Rumours are still circulating that the ECB could lend money to the International Monetary Fund (IMF), who would then lend the money back to European sovereigns. How this would be materially different from direct intervention is lost somewhere in the intricacies of the eurocracy.

There are a lot of inconsistencies across the eurozone and a lot of sequential events with splintering outcomes. King himself summed it up when he said that the bank could not reasonably be expected to articulate its own response to a possible breakup of the single currency - no one can.

This has been an alarming change in the last couple of months. Previously hubristic and confident commentators are either shutting up or simply shrugging their shoulders and admitting that they have no idea what is going to happen next.

In that context, it is hardly surprising that investors are clinging onto whatever driftwood they can find, buying into liquidity rallies and often pulling back ahead of any big event.

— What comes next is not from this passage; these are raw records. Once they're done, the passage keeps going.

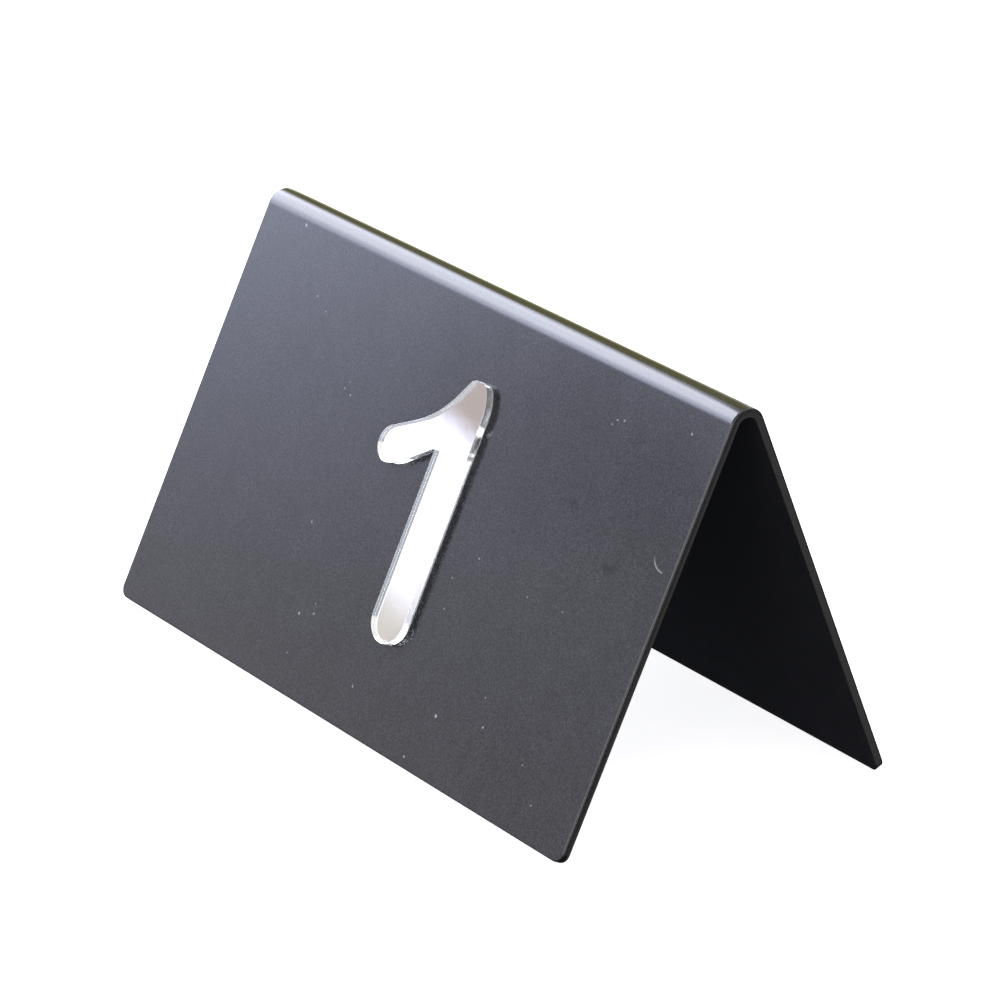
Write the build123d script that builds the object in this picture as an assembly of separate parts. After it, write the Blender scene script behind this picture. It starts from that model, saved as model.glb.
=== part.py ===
from build123d import *
from math import cos, radians, sin, tan
import os

# Table number holder: one strip of black acrylic, bent hot into a tent that stands by itself, with a
# mirrored figure 1 glued to each sloping face.
# Millimetres. X runs along the ridge, the front panel faces -Y, Z is up, and the origin is the middle
# of the footprint at table height.

# The tent sheet
SHEET_WIDTH = 170.0  # along the ridge
SHEET_THICKNESS = 2.0
PANEL_HEIGHT = 108.0  # up the outer face, from the bottom edge to where the two outer faces would meet
PANEL_LEAN = radians(24.25)  # each panel, off vertical
RIDGE_RADIUS = 4.5  # outer skin of the bend
CORNER_RADIUS = 2.5  # the four free corners of the strip
FOOT_FLAT = 0.5  # width of the flat rubbed along each edge that the tent stands on

# The layers of a mirrored numeral, from the panel outwards
NUMERAL_LAYERS = {
    "numeral_adhesive": 0.1,
    "numeral_backing_paint": 0.1,
    "numeral_mirror_film": 0.1,
    "numeral_clear_body": 1.7,
}

# The figure 1, as corners to be rounded: across from the panel's centre line, up from the panel's
# bottom edge, and the rounding radius. The lines between them are straight.
NUMERAL_CORNERS = [
    (3.85, 21.8, 5.5),  # bottom of the stem, left: with the next corner it makes a round end
    (14.9, 21.8, 5.5),  # bottom of the stem, right
    (14.55, 77.9, 10.0),  # the stem's right side turns in
    (12.2, 82.7, 3.0),  # top, right
    (7.4, 82.7, 2.6),  # top, left
    (0.65, 72.2, 26.0),  # hollow sweep from the top into the flag
    (-16.4, 63.65, 4.15),  # tip of the flag, upper: with the next corner it makes a round end
    (-13.7, 56.55, 4.15),  # tip of the flag, lower
    (-6.8, 58.5, 15.0),  # underside of the flag swells towards its tip
    (3.5, 65.5, 0.3),  # notch between the flag and the stem, as tight as the cutter turns
]

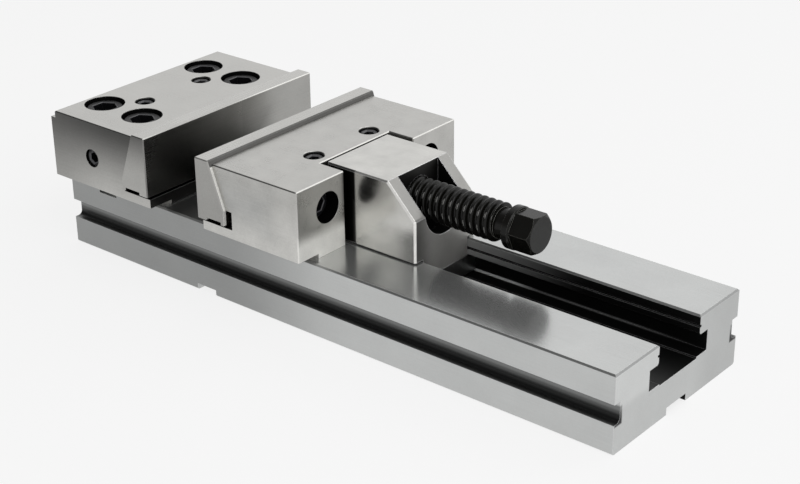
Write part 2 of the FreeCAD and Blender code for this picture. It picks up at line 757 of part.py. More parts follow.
def build_thrust():
    """Thrust block hooked over the spindle's button, and its cover in one piece with its screws."""
    block = new_body("thrust_block")
    outline = new_sketch(block, "thrust_block_outline", "YZ_Plane", block_front)
    rectangle(outline, -half(d.block_width), spindle_height - half(d.block_rise),
              half(d.block_width), spindle_height + half(d.block_rise))
    pad(block, outline, d.block_length, backwards=True)
    stem_start = d.spindle_end_x - thread_end
    button_start = stem_start - d.stem_length + d.block_gap
    for name, size, start, reach in (
            ("stem", d.stem_dia, stem_start, d.stem_length),
            ("button", d.button_dia, button_start, d.button_length + d.block_gap * 2)):
        wide = half(size) + d.block_gap
        slot = axis_sketch(block, f"thrust_{name}_slot", start)
        rectangle(slot, -wide, -d.block_rise, wide, ZERO)
        cut(block, slot, reach)
        bowl = axis_sketch(block, f"thrust_{name}_bowl", start)
        circle(bowl, ZERO, ZERO, wide * 2)
        cut(block, bowl, reach)
    place(block, moving_face)

    cover = new_body("thrust_cover")
    plate = new_sketch(cover, "thrust_cover_outline", "YZ_Plane", notch_face)
    rectangle(plate, -half(d.cover_width), spindle_height - half(d.cover_rise),
              half(d.cover_width), spindle_height + half(d.block_rise) + d.block_lift)
    pad(cover, plate, d.cover_thick, backwards=True)
    slot = new_sketch(cover, "thrust_cover_slot", "YZ_Plane", notch_face)
    rectangle(slot, -half(d.cover_slot), spindle_height - half(d.cover_rise) - OVER,
              half(d.cover_slot), spindle_height + half(d.block_lift))
    cut(cover, slot, d.cover_thick)
    bowl = new_sketch(cover, "thrust_cover_bowl", "YZ_Plane", notch_face)
    circle(bowl, ZERO, spindle_height + half(d.block_lift), d.cover_slot)
    cut(cover, bowl, d.cover_thick)
    shanks = new_sketch(cover, "thrust_cover_shanks", "YZ_Plane", notch_face)
    for hand in (-1, 1):
        circle(shanks, half(d.cover_screw_spread) * hand, spindle_height, d.cover_screw_dia)
    pad(cover, shanks, d.cover_screw_length, backwards=True)
    for name, hand in (("near", -1), ("far", 1)):
        mouth = new_sketch(cover, f"thrust_cover_socket_{name}", "YZ_Plane", notch_face)
        hexagon(mouth, d.cover_screw_socket, half(d.cover_screw_spread) * hand, spindle_height)
        cut(cover, mouth, d.cover_screw_socket_depth)
    place(cover, moving_face)


def build_small_parts():
    """Bolts, key, plate screws and the set screws in the accessory holes."""
    seat = jaw_top - d.bolt_sink
    number = 0
    for row in (d.bolt_row_front, d.bolt_row_back):
        for hand in (-1, 1):
            number += 1
            bolt = cap_screw(f"fixed_jaw_bolt_{number}", d.bolt_dia, d.bolt_length,
                             d.bolt_head_dia, d.bolt_head_rise, d.bolt_socket)
            place(bolt, fixed_face - row, half(bolt_spread) * hand, seat, TO_DOWN)

    key = new_body("fixed_jaw_key")
    outline = new_sketch(key, "fixed_jaw_key_outline", "XY_Plane")
    rectangle(outline, -half(d.tenon_width), -half(d.foot_width),
              half(d.tenon_width), half(d.foot_width))
    pad(key, outline, d.tenon_rise)
    place(key, fixed_face - d.tenon_place, ZERO, d.base_height - d.tenon_sunk)

    height = d.base_height + d.pull_rise
    rows = (("fixed", d.fixed_depth, fixed_face, -1, d.pull_spread_fixed, TO_REAR),
            ("moving", d.moving_depth, moving_face, 1, pull_spread_moving, TO_FRONT))
    for jaw, depth, face, way, spread, turn in rows:
        under_head = depth - d.pull_sink
        for index, hand in enumerate((-1, 1), start=1):
            screw = cap_screw(f"{jaw}_plate_screw_{index}", d.pull_dia,
                              under_head - d.pull_reach, d.pull_head_dia, d.pull_head_rise,
                              d.pull_socket)
            place(screw, face + under_head * way, half(spread) * hand, height, turn)

    tip = jaw_top - d.plug_sunk - d.plug_length
    for jaw, spot in (("fixed", fixed_face - d.top_plug_fixed),
                      ("moving", moving_face + d.top_plug_moving)):
        for index, hand in enumerate((-1, 1), start=1):
            plug = set_screw(f"{jaw}_top_plug_{index}")
            place(plug, spot, half(d.top_plug_spread) * hand, tip, TO_DOWN)
    inner = half(d.jaw_width) - d.plug_sunk - d.plug_length
    for index, hand in enumerate((-1, 1), start=1):
        plug = set_screw(f"side_plug_{index}")
        place(plug, fixed_face - d.side_plug_place, inner * hand,
              d.base_height + d.side_plug_rise, (Z_AXIS, 90 * hand))


def check_and_export():
    """Refuse a failed feature or a bad solid, then write each sub-part."""
    doc.recompute()
    for thing in doc.Objects:
        if "Invalid" in thing.State or "Error" in thing.State:
            raise RuntimeError(f"{thing.Label}: {thing.State}")
    for body in parts:
        shape = body.Shape
        if shape.isNull() or not shape.isValid() or len(shape.Solids) != 1:
            raise RuntimeError(f"{body.Label} is not one valid solid")
    os.makedirs("parts", exist_ok=True)
    for body in parts:
        body.Shape.exportStep(f"parts/{body.Label}.step")


build_base()
build_fixed_jaw()
build_plate("fixed_jaw_plate", fixed_face, (Z_AXIS, 180), d.pull_spread_fixed)
build_moving_jaw()
build_plate("moving_jaw_plate", moving_face, None, pull_spread_moving)
build_jaw_guide()
build_carriage()
build_spindle()
build_thrust()
build_small_parts()
check_and_export()
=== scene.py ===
"""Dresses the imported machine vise: steel and black finishes, threaded spindle, socket screws and studio."""
import json
import logging
import math
from dataclasses import dataclass, replace
from enum import Enum

import bmesh
import bpy
from mathutils import Matrix, Vector


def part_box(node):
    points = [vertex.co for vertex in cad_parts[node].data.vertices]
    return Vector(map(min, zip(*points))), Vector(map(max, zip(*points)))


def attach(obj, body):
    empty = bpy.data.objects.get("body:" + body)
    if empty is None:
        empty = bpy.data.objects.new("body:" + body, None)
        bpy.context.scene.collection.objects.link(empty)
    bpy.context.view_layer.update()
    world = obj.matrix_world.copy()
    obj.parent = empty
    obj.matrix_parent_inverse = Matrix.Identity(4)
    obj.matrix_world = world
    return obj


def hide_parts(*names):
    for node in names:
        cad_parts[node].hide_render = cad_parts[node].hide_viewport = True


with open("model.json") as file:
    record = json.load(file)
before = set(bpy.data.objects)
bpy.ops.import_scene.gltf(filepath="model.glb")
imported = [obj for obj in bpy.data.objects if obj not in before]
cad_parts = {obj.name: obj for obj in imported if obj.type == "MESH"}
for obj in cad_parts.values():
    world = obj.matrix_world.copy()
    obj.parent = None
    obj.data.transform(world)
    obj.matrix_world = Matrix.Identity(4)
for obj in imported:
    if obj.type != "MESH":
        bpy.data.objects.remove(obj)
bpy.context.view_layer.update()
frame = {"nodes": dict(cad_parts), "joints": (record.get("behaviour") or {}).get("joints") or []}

MM = 0.001
TO_METRES = Matrix.Scale(MM, 4)
LOG = logging.getLogger("vise")

# Lengths in millimetres. A zone's open side runs BEYOND past its node. Other sides run LAP past the
# surface that they are for, or keep SKIN or BORE_SKIN under a node's outside. A bore's zone is wider
# than its screw by BORE_ROOM or PLUG_ROOM, and vertices closer than MERGE become one.
BEYOND = 100.0
LAP = 1.0
SKIN = 0.2
BORE_SKIN = 0.35
BORE_ROOM = 1.4
PLUG_ROOM = 1.1
MERGE = 0.002

# Edges that bend by more than this angle, in degrees, stay sharp.
SMOOTH_ANGLE = 35.0

Colour = tuple[float, float, float]
Point = tuple[float, float, float]
Span = tuple[float | None, float | None]
Value = float | tuple | bpy.types.NodeSocket
OPEN: Span = (None, None)


class Way(Enum):
    """Directions along the vise, across it and up."""

    ALONG = (1.0, 0.0, 0.0)
    BACK = (-1.0, 0.0, 0.0)
    FAR = (0.0, 1.0, 0.0)
    NEAR = (0.0, -1.0, 0.0)
    UP = (0.0, 0.0, 1.0)


def warm(level: float) -> Colour:
    """Returns the jaws' grey, a little yellow."""
    return (level, level * 0.99, level * 0.95)


def cool(level: float) -> Colour:
    """Returns the base's grey, a little cooler."""
    return (level * 0.985, level, level * 0.99)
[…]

The greatest inconsistency, however, could be the British position. Having spent months criticising the food, David Cameron is still demanding a seat at the table. Treaty change of some form is needed to secure the long term future of the euro - which the UK government has said is the best scenario.

On Friday, Cameron reiterated his calls for the "bazooka" to be deployed as if it were a panacea. It is not.

The UK's exposure to the eurozone is enormous, and its integration with the mainland is deep and important. To demand that the UK gets a say in the solution while simultaneously demanding opt-outs and spooking the public over the idea that a stronger euro-17 led by Germany would cut out British interests borders on the perverse.